PHOTO ANDRÉ PICHETTE, ARCHIVES LA PRESSE

Thierry Dugrippe est directeur des opérations chez Air Richelieu.

Celui-ci a constaté une « légère amélioration » ces derniers temps, mais il estime que « l’offre de service » est toujours « inadéquate et inacceptable » dans la fonction publique fédérale.

Il y a des étudiants qui avaient commencé leur formation et qui ont été contraints d’arrêter parce qu’ils n’avaient pas de réponse.

Thierry Dugrippe, directeur des opérations chez Air Richelieu

« Comment se fait-il que ça prenne toujours autant de temps ? Il y a l’air d’avoir un problème de gestion. On est impuissants. C’est extrêmement dur et complexe à gérer », déplore M. Dugrippe.

Redressement attendu

Dans un courriel, Transports Canada dit traiter annuellement 60 000 demandes de certificat médical. Le ministère fédéral justifie certains retards par une « forte demande de services et la complexité de certains dossiers ».

« Les nouvelles demandes […] ou celles de nature plus complexe nécessitent plus de temps pour être évaluées afin d’assurer la sécurité du public, écrit Hicham Ayoun, porte-parole du ministère. Transports Canada continue d’évaluer les besoins en matière de ressources humaines, de formation du personnel médical et de soutien administratif. »

Le portrait pour 2020 et 2021 comporte des inexactitudes sur le nombre de licences valides en vigueur, précise Statistique Canada. L’agence attribue la situation à des exemptions médicales délivrées pendant la pandémie. Le système de Statistique Canada ne comptabilise que les pilotes qui détiennent un certificat valide.

Les questions supplémentaires de La Presse visant à faire le point sur la taille de l’effectif actuel par rapport à celui d’avant la pandémie sont demeurées sans réponse. Aucun échéancier n’a été fourni quant au moment où les choses pourraient rentrer dans l’ordre.

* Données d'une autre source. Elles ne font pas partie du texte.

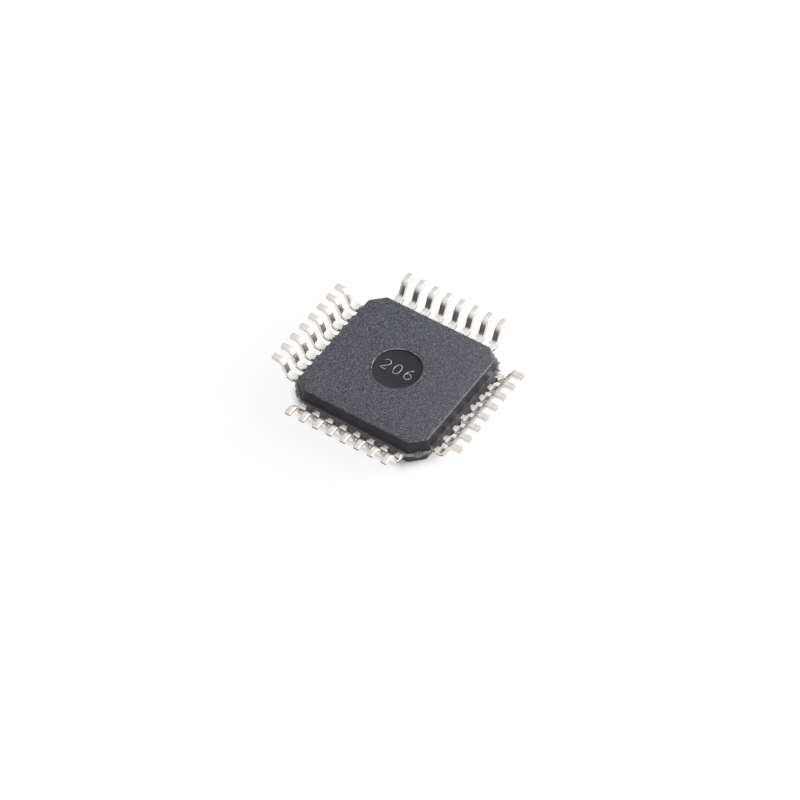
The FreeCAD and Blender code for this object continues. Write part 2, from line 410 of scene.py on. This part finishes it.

Signe que les choses se replacent dans l’industrie, Air Transat est à la recherche d’environ 100 pilotes d’ici le mois d’août puisque quatre appareils s’ajouteront à sa flotte cette année. Le transporteur affirme que le recrutement se déroule bien, mais cela témoigne que la demande est appelée à croître après les turbulences pandémiques.